### Input material
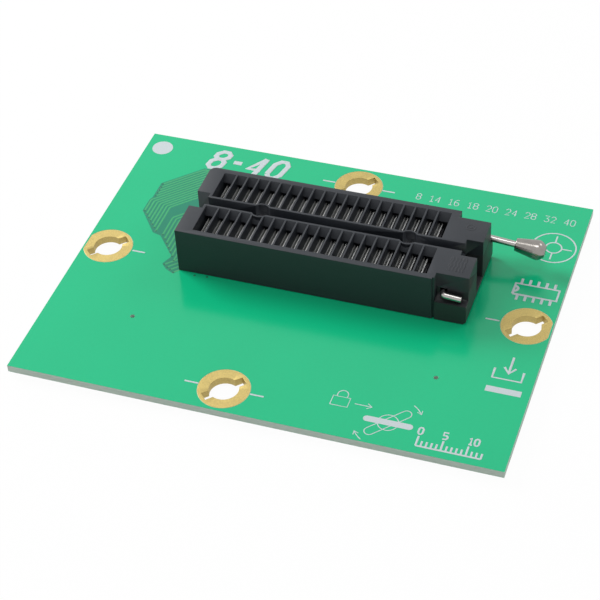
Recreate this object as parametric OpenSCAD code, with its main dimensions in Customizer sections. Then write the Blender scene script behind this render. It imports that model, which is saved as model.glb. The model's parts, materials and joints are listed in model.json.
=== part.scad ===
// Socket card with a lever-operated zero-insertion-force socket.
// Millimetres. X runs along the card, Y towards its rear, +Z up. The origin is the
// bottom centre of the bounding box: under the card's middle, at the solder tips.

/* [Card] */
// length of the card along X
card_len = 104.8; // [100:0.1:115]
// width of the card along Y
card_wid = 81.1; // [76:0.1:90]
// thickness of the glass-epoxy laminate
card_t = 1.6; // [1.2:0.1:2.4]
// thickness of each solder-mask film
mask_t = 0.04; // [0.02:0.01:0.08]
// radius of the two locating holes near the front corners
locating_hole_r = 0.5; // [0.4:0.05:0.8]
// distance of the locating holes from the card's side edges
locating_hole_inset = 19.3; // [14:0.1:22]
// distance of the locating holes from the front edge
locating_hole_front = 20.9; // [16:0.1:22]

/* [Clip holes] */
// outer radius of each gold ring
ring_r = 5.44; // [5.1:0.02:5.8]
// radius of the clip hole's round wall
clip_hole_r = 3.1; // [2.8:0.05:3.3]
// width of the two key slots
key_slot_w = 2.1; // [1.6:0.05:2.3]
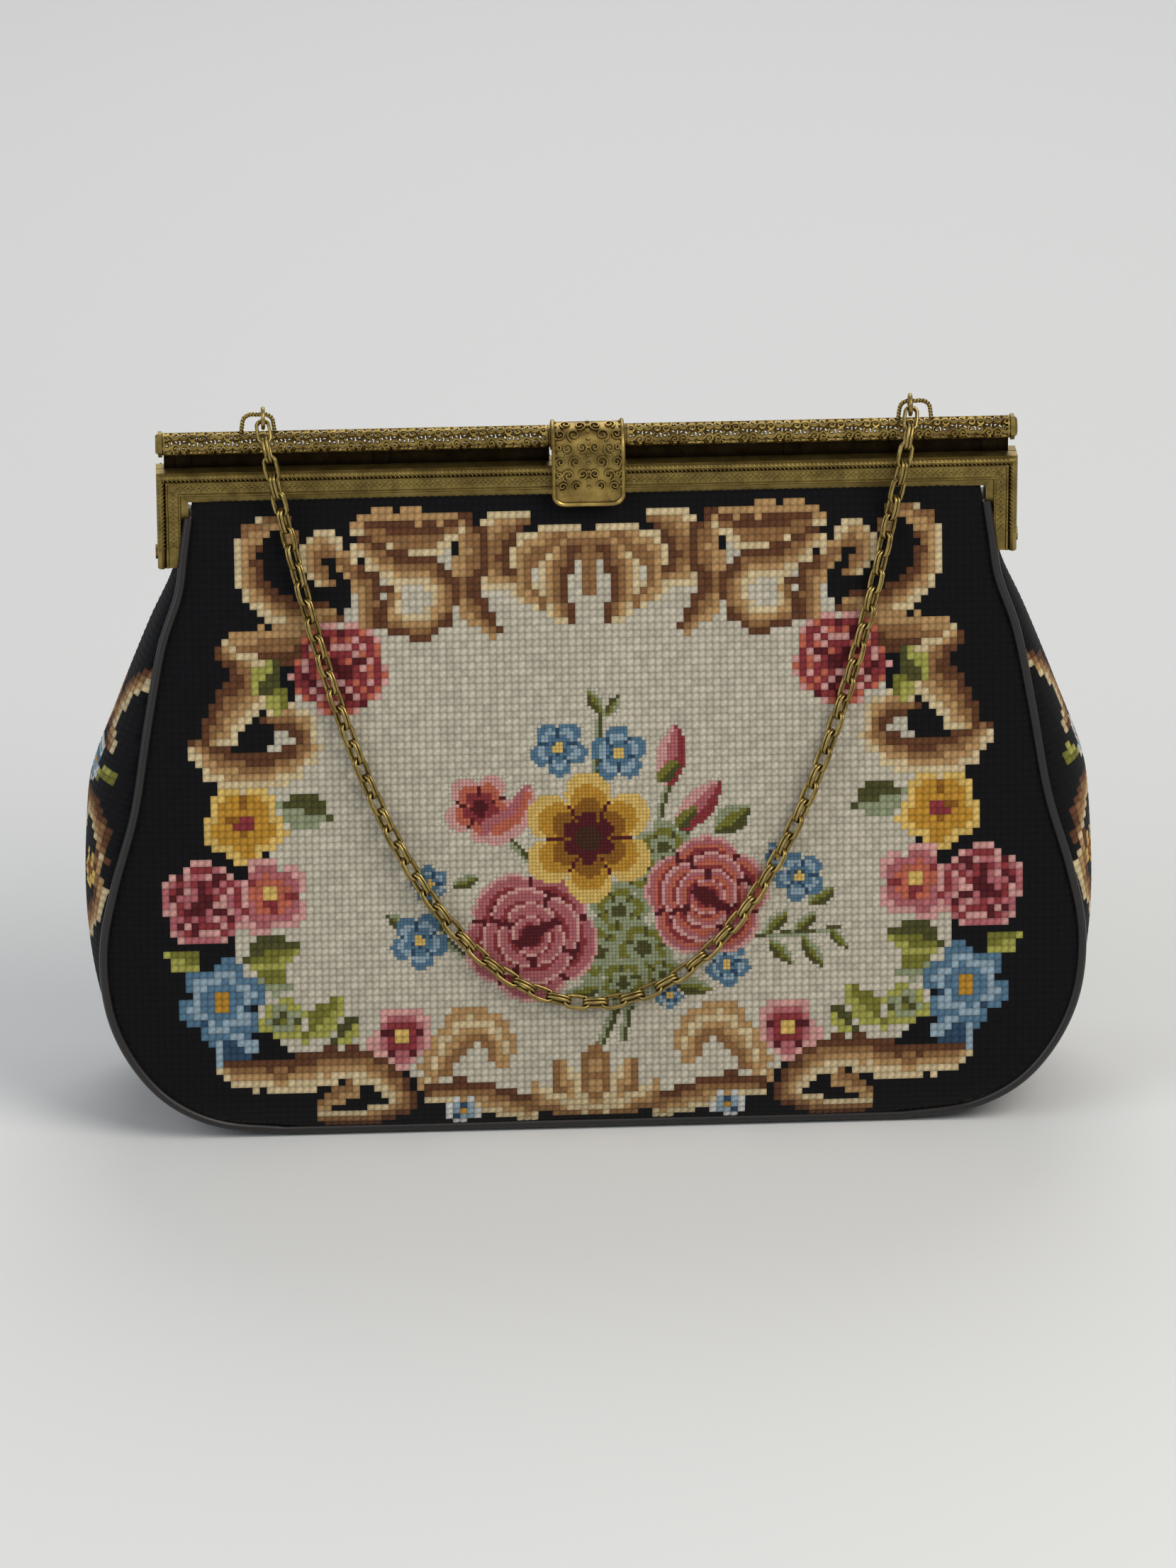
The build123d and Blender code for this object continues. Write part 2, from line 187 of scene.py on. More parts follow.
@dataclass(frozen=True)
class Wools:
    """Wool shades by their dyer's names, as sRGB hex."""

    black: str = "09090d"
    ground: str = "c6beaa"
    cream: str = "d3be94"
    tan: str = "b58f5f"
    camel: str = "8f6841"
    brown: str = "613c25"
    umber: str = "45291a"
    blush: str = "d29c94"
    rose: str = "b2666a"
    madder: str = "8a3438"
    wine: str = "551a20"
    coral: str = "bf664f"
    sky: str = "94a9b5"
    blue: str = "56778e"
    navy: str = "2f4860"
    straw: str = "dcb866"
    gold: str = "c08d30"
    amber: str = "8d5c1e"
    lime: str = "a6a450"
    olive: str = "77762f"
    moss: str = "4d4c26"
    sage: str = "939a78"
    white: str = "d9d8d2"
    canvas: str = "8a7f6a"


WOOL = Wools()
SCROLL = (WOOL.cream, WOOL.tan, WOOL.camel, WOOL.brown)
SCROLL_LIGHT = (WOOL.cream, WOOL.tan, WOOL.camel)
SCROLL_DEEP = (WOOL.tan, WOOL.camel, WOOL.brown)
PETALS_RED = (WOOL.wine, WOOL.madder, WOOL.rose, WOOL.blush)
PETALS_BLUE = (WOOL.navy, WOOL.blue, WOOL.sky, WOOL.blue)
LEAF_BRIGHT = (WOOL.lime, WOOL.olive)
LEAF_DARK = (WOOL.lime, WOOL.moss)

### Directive
Exactly reproduce the lines from the one containing "The build123d and" through the end of the records, and only those lines.

### Solved exercise
The build123d and Blender code for this object continues. Write part 2, from line 187 of scene.py on. More parts follow.
@dataclass(frozen=True)
class Wools:
    """Wool shades by their dyer's names, as sRGB hex."""

    black: str = "09090d"
    ground: str = "c6beaa"
    cream: str = "d3be94"
    tan: str = "b58f5f"
    camel: str = "8f6841"
    brown: str = "613c25"
    umber: str = "45291a"
    blush: str = "d29c94"
    rose: str = "b2666a"
    madder: str = "8a3438"
    wine: str = "551a20"
    coral: str = "bf664f"
    sky: str = "94a9b5"
    blue: str = "56778e"
    navy: str = "2f4860"
    straw: str = "dcb866"
    gold: str = "c08d30"
    amber: str = "8d5c1e"
    lime: str = "a6a450"
    olive: str = "77762f"
    moss: str = "4d4c26"
    sage: str = "939a78"
    white: str = "d9d8d2"
    canvas: str = "8a7f6a"


WOOL = Wools()
SCROLL = (WOOL.cream, WOOL.tan, WOOL.camel, WOOL.brown)
SCROLL_LIGHT = (WOOL.cream, WOOL.tan, WOOL.camel)
SCROLL_DEEP = (WOOL.tan, WOOL.camel, WOOL.brown)
PETALS_RED = (WOOL.wine, WOOL.madder, WOOL.rose, WOOL.blush)
PETALS_BLUE = (WOOL.navy, WOOL.blue, WOOL.sky, WOOL.blue)
LEAF_BRIGHT = (WOOL.lime, WOOL.olive)
LEAF_DARK = (WOOL.lime, WOOL.moss)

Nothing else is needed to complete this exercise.